I was making a mushroom sauce that illustrated two things that were characteristic of the station: how to use heat and how to stop it. Like most sauces, this one was prepared in two stages and used only a few ingredients: mushrooms (yellowfeet, although any wild mushroom works), some fresh thyme leaves, a finely chopped shallot, a little butter. To begin, you needed lots of heat. You put your pan on the flattop until it got really hot, until it darkened, until it seemed as though it might start melting, and then you splashed it with olive oil—the pan went smoky very quickly—followed by the mushrooms. Then: nothing. You didn't move the pan until you detected the sweet wood smoke smell of the mushrooms caramelizing. The mushrooms now had a crunchy, sugary crust, not burned but on the verge of burning. You sprinkled the pan with the shallots and thyme, held it until they reacted to the high heat, and then shoveled in enough pasta water to stop the cooking: the pan hissed, steamed, and went quiet. That was Stage One: from high heat to no heat. Stage Two was when the order was fired. You retrieved the pan and made an emulsion: the butter, the swirling-swirling routine, until the mushroom water became a sauce sticky enough to adhere to a pasta.

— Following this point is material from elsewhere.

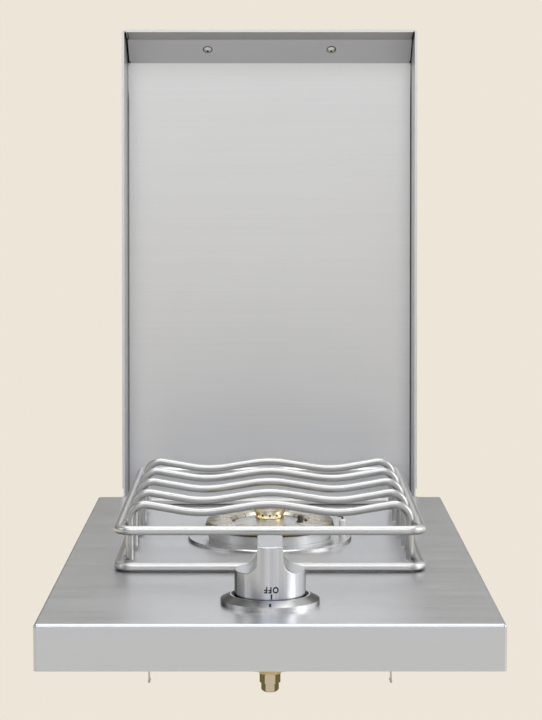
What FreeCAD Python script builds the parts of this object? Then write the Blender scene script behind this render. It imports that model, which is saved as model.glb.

The reverie occurred at the end of Stage One, when I lifted the pan off the flattop and sprinkled it with the thyme. What can I say? I loved this moment. For a few seconds, nothing happened. The leaves were on the hot metal of the pan, taking in the heat. Then, one by one, they swelled, barely perceptibly, and exploded, a string of tiny explosions, like minuscule pieces of herby popcorn. And with each pop there was an aromatic eruption of thyme. I closed me eyes and put my face into the pan, breathing in the exploding herb leaves. I don't know how long I stood there.
"What the fuck are you doing?"
I opened my eyes. It was Frankie.
"What the fuck are you doing?" He was standing inches from my face. The others were staring at me.
"I like the smell of the popping thyme," I said weakly. I was expecting scorn or a string of profanities, mockery at the very least. Instead, Frankie seemed surprised and didn't know quite what to say. He face became soft and puppy-dog-like.
"Oh, well, then," he said, finally. "That's all right." I think he was embarrassed.